Financial innovation

Start up funding is a perennial issue.  For example, while a trailblazing initiative like the Bristol Pound might well be able to access grants, such support is not then so likely to be available to other local currencies.  Could we be supporting innovative structural mechanisms to create possible funding streams for local economy projects?

One possibility might be to build on current campaigning for land value taxation – “raising public revenue by means of an annual charge on the rental value of land”.  As campaigners point out, land acquires a scarcity value owing to the competing needs of the community and so any increases in land value should belong to the community.
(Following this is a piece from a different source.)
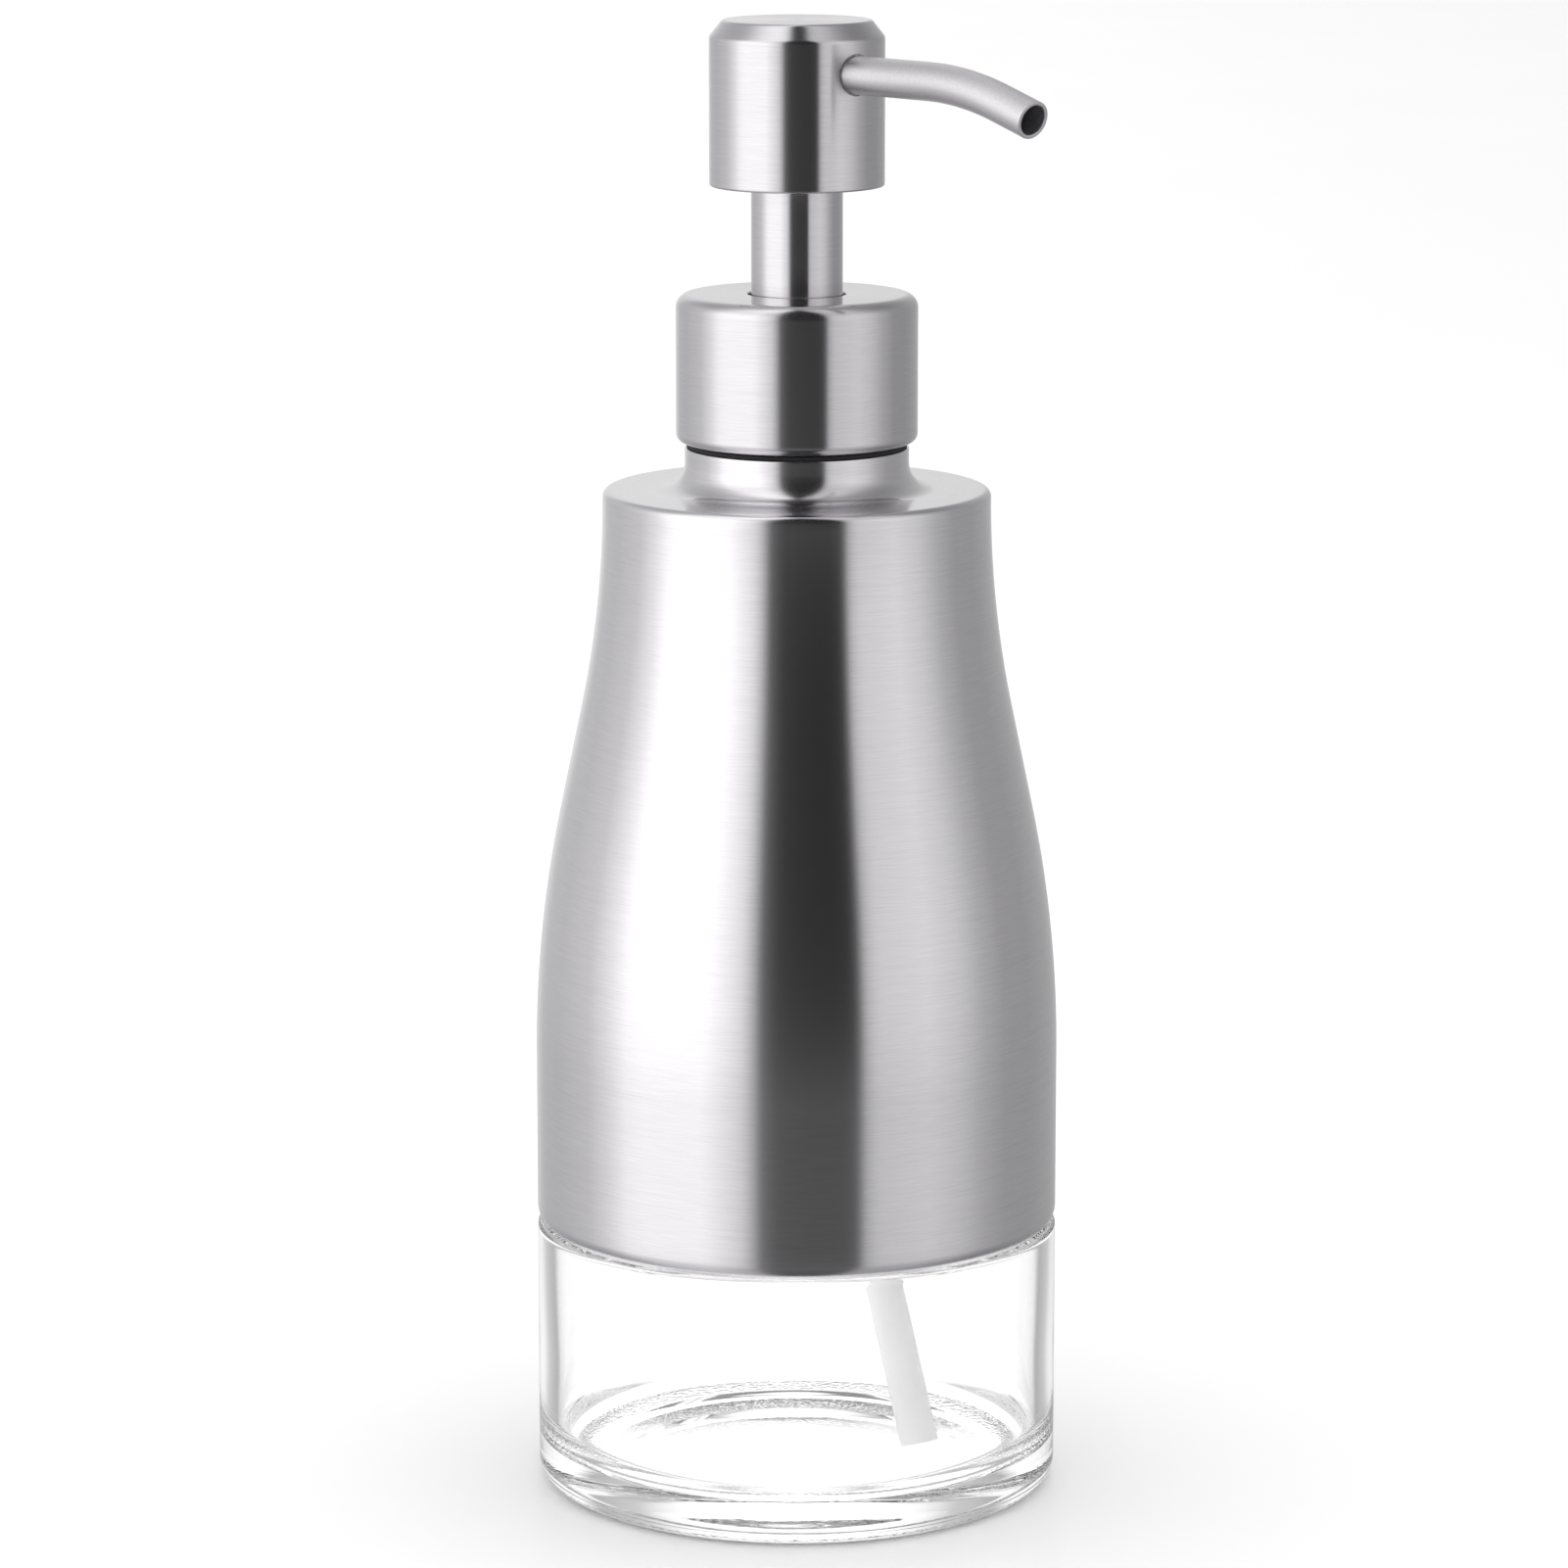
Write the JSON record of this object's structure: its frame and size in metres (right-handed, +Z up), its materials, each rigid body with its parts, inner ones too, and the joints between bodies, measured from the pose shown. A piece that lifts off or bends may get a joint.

Interest in implementing some version of land value taxation has been growing steadily and in the March 2016 Budget the Government invited Transport for London (TfL) to submit detailed proposals for funding transport projects in the city using land value capture, a version of land value taxation tied to provision of public transport schemes.  The final report, published in February, noted that “KPMG and Savills’ research for this study … indicates that past projects such as the Jubilee line extension (JLE), the Docklands Light Railway (DLR) extension to Woolwich and the upgrade and incorporation of the North London line into the Overground network have produced significant land value uplifts, of 52 per cent, 23 per cent and six per cent respectively, relative to controls.”

Could REconomy type projects work with their local authorities to promote versions of land value taxation/capture?  This could result in a public discussion of how communities might share in benefitting from increasing land values rather than all of such increases flowing to those who own the land. In addition it could create a funding stream for local economy and other community projects.